A personal portfolio website built to present my work, background, and contact information in a visually engaging way. The site uses scroll-driven animations, a 3D globe, a real-time contact form, and a dark/light theme system with three selectable accent colours.


Architecture Overview

This is a client-server web application built on Next.js App Router. The server layer handles page rendering and the contact form API. The client layer handles all interactivity, animations, and 3D rendering.

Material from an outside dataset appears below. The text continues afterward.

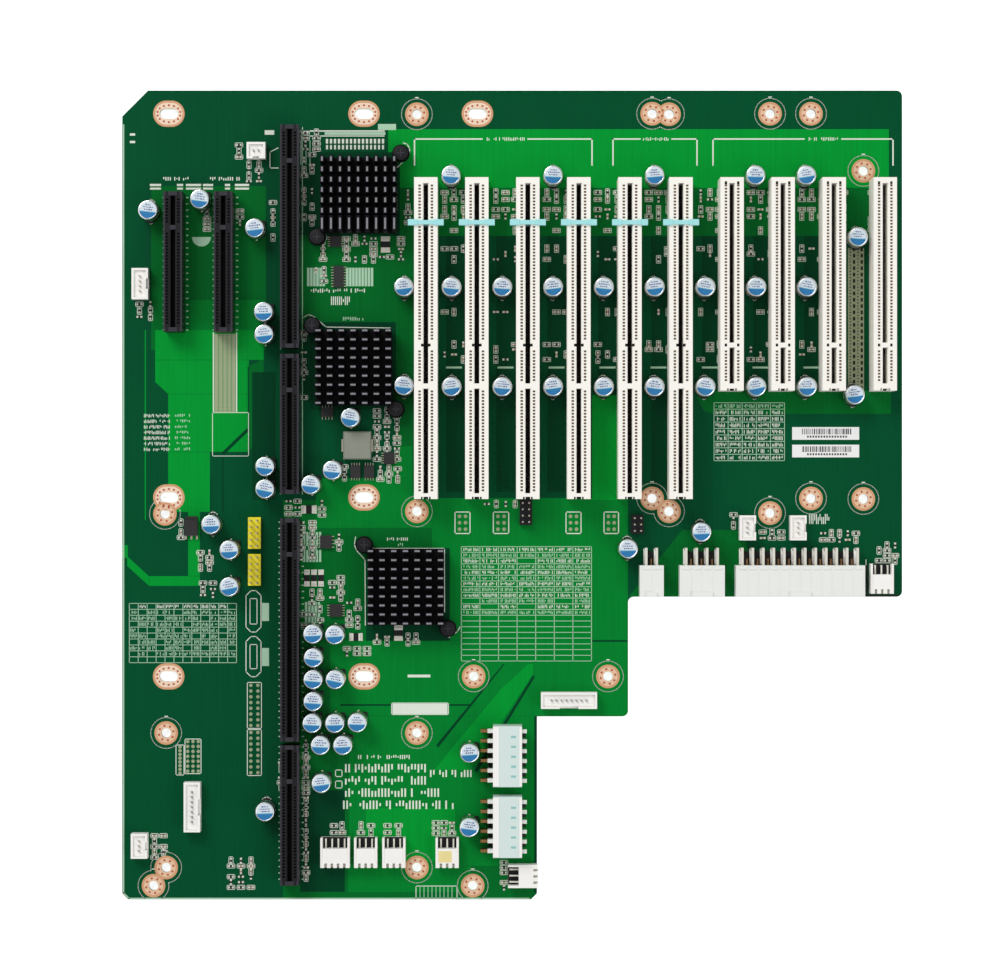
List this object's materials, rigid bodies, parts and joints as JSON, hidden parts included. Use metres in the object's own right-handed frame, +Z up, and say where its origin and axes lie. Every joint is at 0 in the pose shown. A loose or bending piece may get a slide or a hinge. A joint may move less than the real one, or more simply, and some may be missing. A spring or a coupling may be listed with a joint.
{
  "type": "passive backplane",
  "caption": "Flat stepped circuit board that carries host board connectors, rows of parallel card slots, finned heatsinks, capacitors and power headers.",
  "frame": {"origin": "centre of the board's outline, at the level of the surface that the connector posts stand on", "axes": "+Z up from the board to its components, +Y along the card slots towards their rear ends, +X towards the short slots"},
  "size_m": [0.3142, 0.3258, 0.02],
  "materials": {
    "laminate": "green solder mask over copper, satin gloss",
    "ivory_plastic": "moulded, satin",
    "black_plastic": "moulded, satin",
    "cyan_plastic": "moulded, satin",
    "black_anodised": "black anodised",
    "chip_resin": "moulded resin, matt",
    "can_aluminium": "drawn can, bright",
    "grey_plastic": "moulded, satin",
    "white_plastic": "moulded, satin",
    "yellow_plastic": "moulded, satin",
    "tinned_metal": "tin plated",
    "grey_ferrite": "pressed ferrite",
    "paper": "coated paper label"
  },
  "bodies": {
    "root": {"circuit_board": "laminate", "long_slot_1": "ivory_plastic", "long_slot_2": "ivory_plastic", "long_slot_3": "ivory_plastic", "long_slot_4": "ivory_plastic", "long_slot_5": "ivory_plastic", "long_slot_6": "ivory_plastic", "short_slot_1": "ivory_plastic", "short_slot_2": "ivory_plastic", "short_slot_3": "ivory_plastic", "short_slot_4": "ivory_plastic", "host_slot_1": "black_plastic", "host_slot_2": "black_plastic", "host_slot_3": "black_plastic", "host_slot_4": "black_plastic", "lane_slot_1": "black_plastic", "lane_slot_2": "black_plastic", "key_insert_1": "cyan_plastic", "key_insert_2": "cyan_plastic", "key_insert_3": "cyan_plastic", "key_insert_4": "cyan_plastic", "key_insert_5": "cyan_plastic", "key_insert_6": "cyan_plastic", "heatsink_1": "black_anodised", "bridge_chip_1": "chip_resin", "heatsink_2": "black_anodised", "bridge_chip_2": "chip_resin", "heatsink_3": "black_anodised", "bridge_chip_3": "chip_resin", "push_pins": "black_plastic", "capacitor_cans": "can_aluminium", "capacitor_bases": "black_plastic", "main_power_header": "grey_plastic", "board_power_header": "grey_plastic", "aux_power_header": "grey_plastic", "power_leads": "tinned_metal", "side_power_header_1": "grey_plastic", "side_power_header_2": "grey_plastic", "side_power_leads": "tinned_metal", "fan_a_header": "white_plastic", "fan_b_header": "white_plastic", "fan_c_header": "white_plastic", "fan_d_header": "white_plastic", "corner_header": "white_plastic", "edge_header": "white_plastic", "upright_header_1": "white_plastic", "upright_header_2": "white_plastic", "upright_header_3": "white_plastic", "upright_header_4": "white_plastic", "upright_header_5": "white_plastic", "upright_header_6": "white_plastic", "upright_header_7": "white_plastic", "signal_pins": "tinned_metal", "yellow_header_bases": "yellow_plastic", "black_header_bases": "black_plastic", "power_coil": "grey_ferrite", "small_chips": "chip_resin", "regulator": "chip_resin", "stickers": "paper"}
  },
  "joints": []
}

Static content is decoupled from components entirely, it lives in typed TypeScript constants and plain text files, so no CMS or database is needed.

graph TD
  subgraph Client["Browser (Client)"]
    PA[Next.js Pages]
    SC[Section Components - e.g. Hero, About, Projects, Contact]
    UI[Shared UI Primitives]
    AN[Animation Layer - Framer Motion, GSAP]
    TD[3D Layer - Three.js Globe]
  end

  subgraph Srv["Server / Edge"]
    SSR[Server Components - page.tsx]
    API[API Route - api/contact]
    FS[File System - content/bio.txt, content/projects]
  end

  subgraph DL["Data Layer - Build Time"]
    CNST[lib/data - Typed TS Constants]
    IMGS[public/images - Static Assets]
  end

  subgraph Ext["External Services"]
    RS[Resend Email API]
  end

  PA --> SC
  SC --> UI
  SC --> AN
  SC --> TD
  SSR --> FS
  SSR -->|bio prop passed down| PA
  API -->|sends via| RS
  CNST -->|bundled into| SSR
  CNST -->|bundled into| SC
  IMGS --> SC
Loading

Request lifecycle

When a visitor opens the site, Next.js renders the top-level page as a server component. It reads the bio paragraphs from content/bio.txt at request time and passes them as props down to the Hero section. All other sections receive their data from typed constants in src/lib/data/ which are bundled at build time. Client components hydrate in the browser, starting scroll-triggered animations once each section enters the viewport.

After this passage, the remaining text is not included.